Nun, in den gefragten Kultur- und Kommunikationswissenschaften gibt es ein sehr angesagtes Fachgebiet: Die interkulturelle Kommunikation. In den vom Goethe-Institut betreuten Bibliotheken auf der ganzen Welt wird man immer eine Reihe an Standardwerken zu diesem Thema finden, deren Inhaltsverzeichnis ebenso standardisierte Fragen zu beantworten versucht: Was ist Kommunikation? Was ist Kultur? Was ist Sprache? Was sind Kulturstandards? Immer bemüht, keine Stereotypen zu schüren, lassen sich die Autoren der Abhandlungen und Ratgeber nur vorsichtig darauf ein, kulturspezifische Tipps zu geben: Dass Chinesen sehr höfliche Menschen sind und deshalb in einem Gespräch nicht zur Sache kommen, wenn es um etwas Unangenehmes geht. Dass Menschen in ganz Asien öffentliches Naseschneuzen widerlich finden. Dass man als Frau nicht gleich pampig werden darf, wenn man in muslimischen Ländern nicht die Hand gereicht bekommt, im galanten Polen aber durchaus mit einem Handkuß rechnen muss. Dass eine unzerknitterte Plastiktüte in Deutschland freundlich als ein Spontaneinkauf gewertet wird, eine wiederbenutzte zerknitterte Plastiktüte aber als ärmlich gilt.

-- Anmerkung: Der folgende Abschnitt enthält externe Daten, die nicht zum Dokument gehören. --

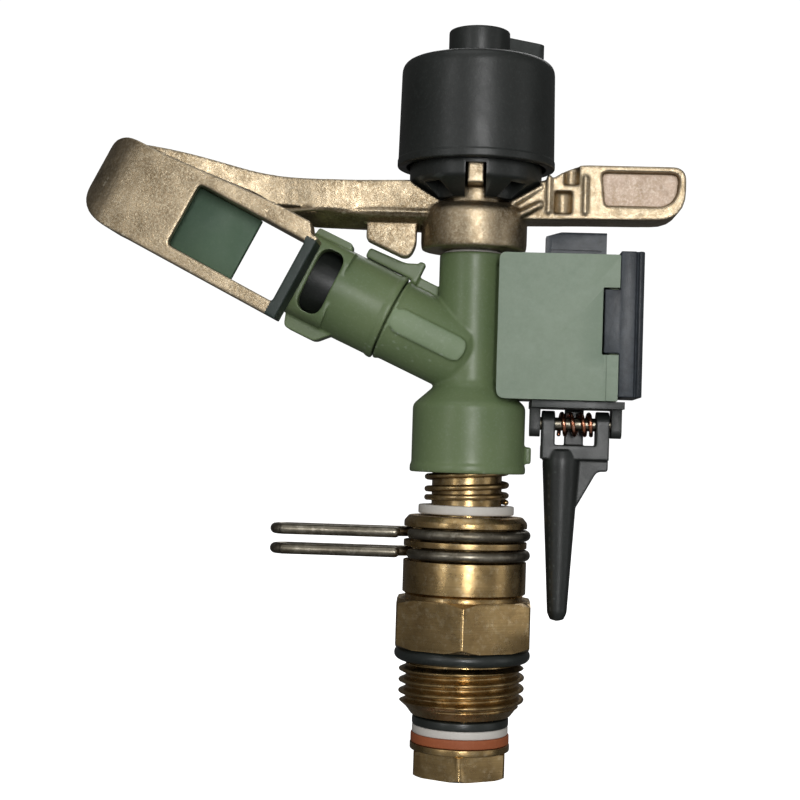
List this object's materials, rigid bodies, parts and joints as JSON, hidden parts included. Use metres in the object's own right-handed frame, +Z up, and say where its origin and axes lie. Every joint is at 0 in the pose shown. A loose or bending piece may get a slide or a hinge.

Wer als Student und junger Akademiker weltweit Praktika absolviert und zu arbeiten beginnt und darauf hofft, im Zeugnis „interkulturelle Kompetenz” bescheinigt zu bekommen, hat zwei Möglichkeiten: Einmal, alles auf sich zukommen zu lassen und auf das international Allgemeinmenschliche zu bauen. Und einmal, sich vor und während des Aufenthalts so umfangreich zu informieren wie möglich. Auch nach drei Monaten in Kasachstan erwische ich mich dabei: „Maria, jetzt warst du aber wieder total interkulturell inkompetent!” Ich baue darauf, daß es mir das Geburtstagskind nicht übel nimmt, wenn ich nach dem Trinkspruch mein Wodkaglas nicht in einem Zug leere, weil ich einfach nicht mehr kann. Manchmal muß ich mich öffentlich schneuzen, weil meine Eltern es mir geradezu zu einem Re-flex anerzogen haben, mir die laufende Nase zu putzen. Ich muß aufpassen, meinem Vordermann am Geldautomaten dicht genug auf die Pelle zu rücken – wenn ich den in Deutschland geltenden Diskretionsabstand einhalten würde, käme ich nie an Bares. Manchmal erwische ich mich, daß ich am Telefon frage „Und wer spricht, bitte?” Hoffentlich nehmen mir das meine kasachstanischen Anrufer nicht übel. Wenn meine Kursteilnehmer an dem Tag, an dem sie wissen, daß ich unterrichte, nicht pünktlich sind, gerate ich in Panik, aus Angst, sie mögen mich und meinen Unterricht vielleicht nicht. Ich habe Komplexe, ob meine französische Mitbewohnerin ihre Nazi-Klischees in mir bestätigt finden könnte, nur weil ich zweimal wöchentlich die ganze Wohnung putze. Manchmal beschimpfe ich gestisch die Autofahrer, die trotz roter Ampel auf den Fußgängerbereich rollen, so daß ich als Passant zwischen den Autos herumkurven muß: Ob sie überhaupt verstehen, worüber ich mich aufrege? – Im täglichen Leben gibt es so viel zu beachten, daß es sich wohl doch lohnt, sechs Jahre lang Kultur- und Kommu-nikationswissenschaften zu studieren. „Und was ist Ihr Beruf?” „Ich bin interkulturell kompetent!”